— BEGIN Source data —

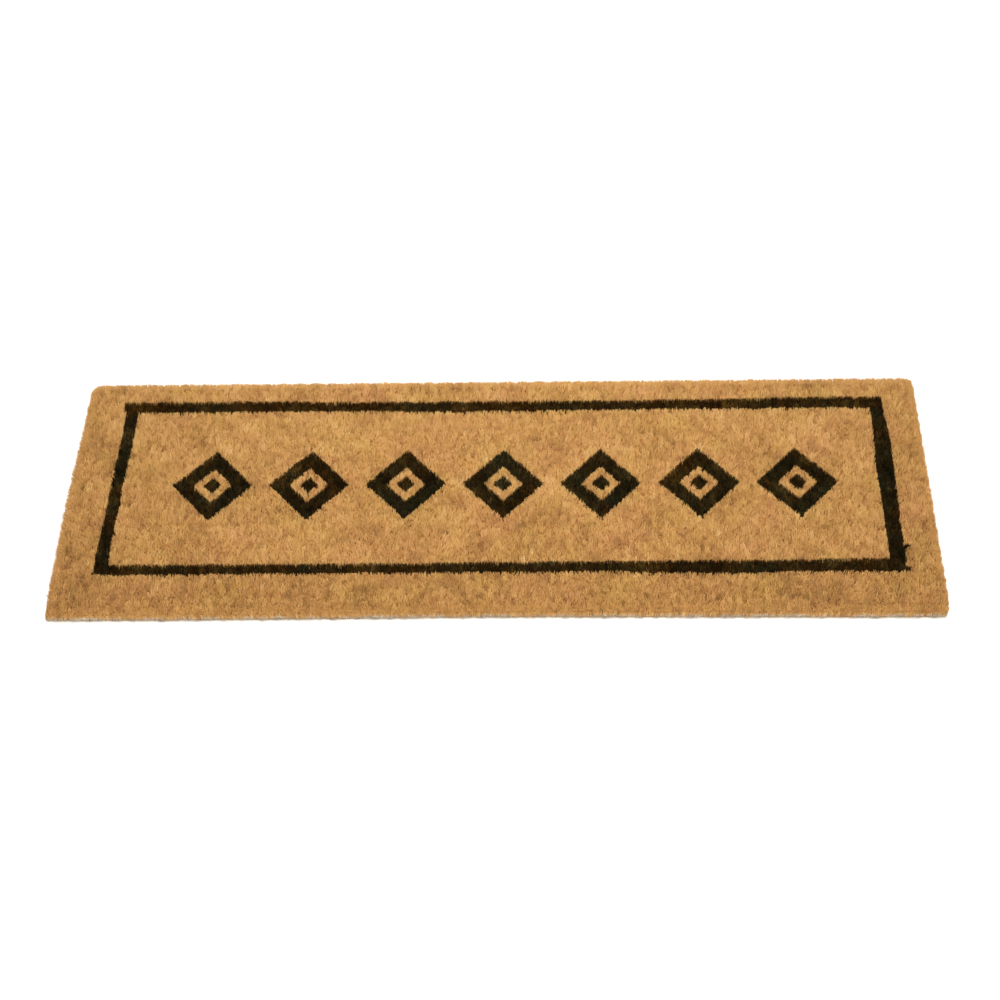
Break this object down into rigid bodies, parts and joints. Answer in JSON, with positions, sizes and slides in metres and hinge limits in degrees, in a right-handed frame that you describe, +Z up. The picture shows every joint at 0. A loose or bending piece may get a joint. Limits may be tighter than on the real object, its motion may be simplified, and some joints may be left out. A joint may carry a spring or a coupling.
{
  "type": "door mat",
  "caption": "Long rectangular coir door mat: natural brush pile in a vinyl backing, with an inlaid black border line and a row of black lozenges.",
  "frame": {"origin": "middle of the underside, on the surface that the mat lies on", "axes": "+X along the length of the mat, +Y from the front edge to the back edge, +Z up out of the pile"},
  "size_m": [1.2, 0.4, 0.017],
  "materials": {
    "vinyl": "satin soft vinyl, finely ribbed underneath",
    "natural_coir": "dry, rough brush pile of golden-brown coconut fibre",
    "black_coir": "dry, rough brush pile of coconut fibre dyed black"
  },
  "bodies": {
    "root": {"vinyl_backing": "vinyl", "margin_pile_front": "natural_coir", "margin_pile_back": "natural_coir", "margin_pile_left": "natural_coir", "margin_pile_right": "natural_coir", "border_line_front": "black_coir", "border_line_back": "black_coir", "border_line_left": "black_coir", "border_line_right": "black_coir", "field_pile": "natural_coir", "lozenge_1": "black_coir", "lozenge_2": "black_coir", "lozenge_3": "black_coir", "lozenge_4": "black_coir", "lozenge_5": "black_coir", "lozenge_6": "black_coir", "lozenge_7": "black_coir", "lozenge_inset_1": "natural_coir", "lozenge_inset_2": "natural_coir", "lozenge_inset_3": "natural_coir", "lozenge_inset_4": "natural_coir", "lozenge_inset_5": "natural_coir", "lozenge_inset_6": "natural_coir", "lozenge_inset_7": "natural_coir", "lozenge_centre_1": "black_coir", "lozenge_centre_2": "black_coir", "lozenge_centre_3": "black_coir", "lozenge_centre_4": "black_coir", "lozenge_centre_5": "black_coir", "lozenge_centre_6": "black_coir", "lozenge_centre_7": "black_coir"}
  },
  "joints": []
}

— END Source data —

Repeat every line of the data, exactly and in full.

■ Response to this exercise ■
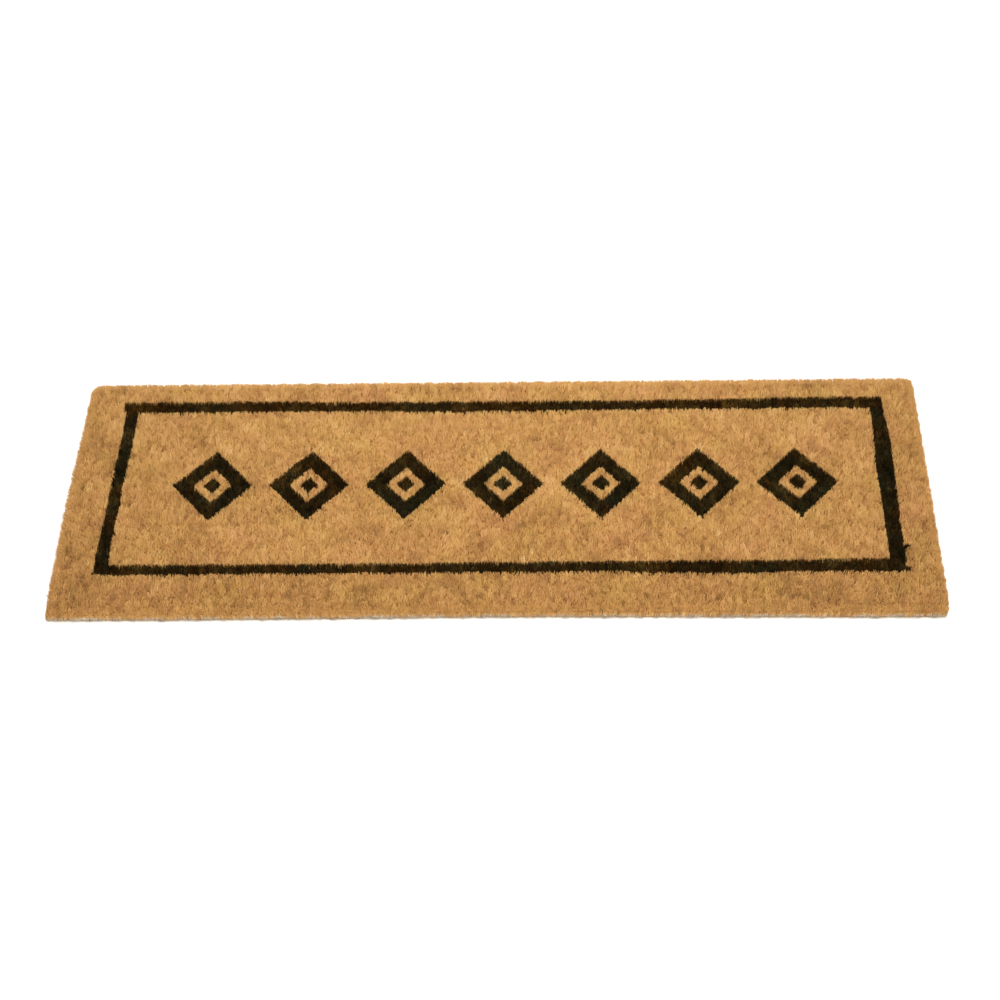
Break this object down into rigid bodies, parts and joints. Answer in JSON, with positions, sizes and slides in metres and hinge limits in degrees, in a right-handed frame that you describe, +Z up. The picture shows every joint at 0. A loose or bending piece may get a joint. Limits may be tighter than on the real object, its motion may be simplified, and some joints may be left out. A joint may carry a spring or a coupling.
{
  "type": "door mat",
  "caption": "Long rectangular coir door mat: natural brush pile in a vinyl backing, with an inlaid black border line and a row of black lozenges.",
  "frame": {"origin": "middle of the underside, on the surface that the mat lies on", "axes": "+X along the length of the mat, +Y from the front edge to the back edge, +Z up out of the pile"},
  "size_m": [1.2, 0.4, 0.017],
  "materials": {
    "vinyl": "satin soft vinyl, finely ribbed underneath",
    "natural_coir": "dry, rough brush pile of golden-brown coconut fibre",
    "black_coir": "dry, rough brush pile of coconut fibre dyed black"
  },
  "bodies": {
    "root": {"vinyl_backing": "vinyl", "margin_pile_front": "natural_coir", "margin_pile_back": "natural_coir", "margin_pile_left": "natural_coir", "margin_pile_right": "natural_coir", "border_line_front": "black_coir", "border_line_back": "black_coir", "border_line_left": "black_coir", "border_line_right": "black_coir", "field_pile": "natural_coir", "lozenge_1": "black_coir", "lozenge_2": "black_coir", "lozenge_3": "black_coir", "lozenge_4": "black_coir", "lozenge_5": "black_coir", "lozenge_6": "black_coir", "lozenge_7": "black_coir", "lozenge_inset_1": "natural_coir", "lozenge_inset_2": "natural_coir", "lozenge_inset_3": "natural_coir", "lozenge_inset_4": "natural_coir", "lozenge_inset_5": "natural_coir", "lozenge_inset_6": "natural_coir", "lozenge_inset_7": "natural_coir", "lozenge_centre_1": "black_coir", "lozenge_centre_2": "black_coir", "lozenge_centre_3": "black_coir", "lozenge_centre_4": "black_coir", "lozenge_centre_5": "black_coir", "lozenge_centre_6": "black_coir", "lozenge_centre_7": "black_coir"}
  },
  "joints": []
}